Verified CUDA-aware support:
ompi_info --parsable --all | grep mpi_built_with_cuda_support:value
mca:mpi:base:param:mpi_built_with_cuda_support:value:true
🔎 Problem Description
1. Container Test
Inside dustynv/pytorch:2.7-r36.4.0-cu128-24.04 container:
>>> import torch
>>> torch.__version__
'2.7.0'
>>> torch.distributed.is_available()
True
>>> torch.distributed.is_gloo_available()
True
>>> torch.distributed.is_nccl_available()
True
>>> torch.distributed.is_mpi_available()
False
👉 MPI backend is missing , so DeepSpeed + MPI cannot run.
2. Wheel Test
(a) torch-2.5.0a0+872d972e41
(b) torch-2.8.0 (Python 3.12 build)
(c) torch-2.3.0 (old build)
🙏 Request for Support
A PyTorch wheel/container for Jetson Orin built with MPI backend (USE_DISTRIBUTED=1, USE_MPI=1).
I can adjust to different JetPack/Python versions if needed, as long as MPI backend support is included.

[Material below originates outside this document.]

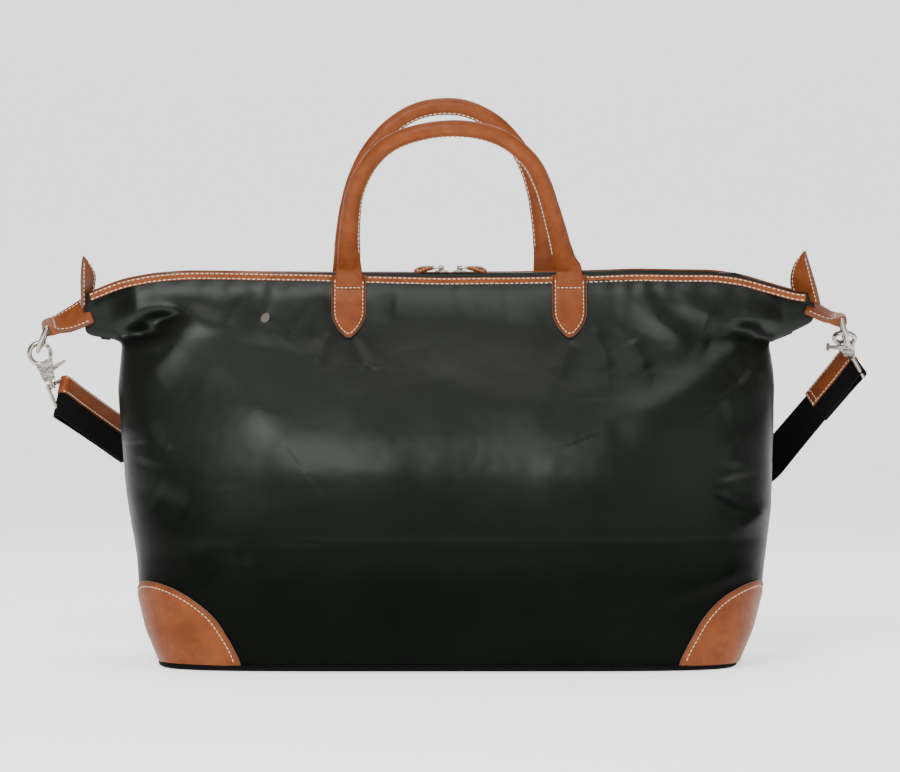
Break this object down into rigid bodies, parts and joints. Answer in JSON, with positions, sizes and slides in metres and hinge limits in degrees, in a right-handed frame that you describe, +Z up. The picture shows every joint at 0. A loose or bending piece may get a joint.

This is required in order to successfully run DeepSpeed + MPI distributed training on Jetson Orin AGX.
This will take a while to compile and as far as I know the best, perhaps only, way to get torch with distributed.
Make sure agx orin is using all cores.
nvpmodel -q
If not 3 then run following and let it reboot.
sudo nvpmodel -m 3
Then
git clone -b release/2.8 https://github.com/pytorch/pytorch
cd pytorch
git submodule sync
git submodule update --init --recursive
pip install -r requirements.txt
pip install openmpi mpi4py
sudo apt install cuda-nvtx-12-(YourCudaVersion6,8,or,9) libopenmpi3 libopenmpi-dev openmpi-bin openmpi-common
export MAX_JOBS=6
export TORCH_CUDA_ARCH_LIST="8.7"
export USE_CUDA=1
export USE_CUDNN=1
export USE_PRIORITIZED_TEXT_FOR_LD=1
export LD_LIBRARY_PATH='/usr/local/cuda/lib64:$LD_LIBRARY_PATH'
export USE_DISTRIBUTED=1
export USE_MPI=1
export PATH=$PATH:'/usr/lib/pkgconfig'
export USE_ROCM=0
python -m pip install --no-build-isolation -v .
python -m pip wheel --no-build-isolation -v . -w dist
Then copy your pytorch/dist/torch*.whl to your Dockerfile directory then add a
RUN to your Dockerfile.
1 Like
Hi,
Could you try to install OpenMPI first?
Since PyTorch uses it as a backend, you will need to enable it in your environment first.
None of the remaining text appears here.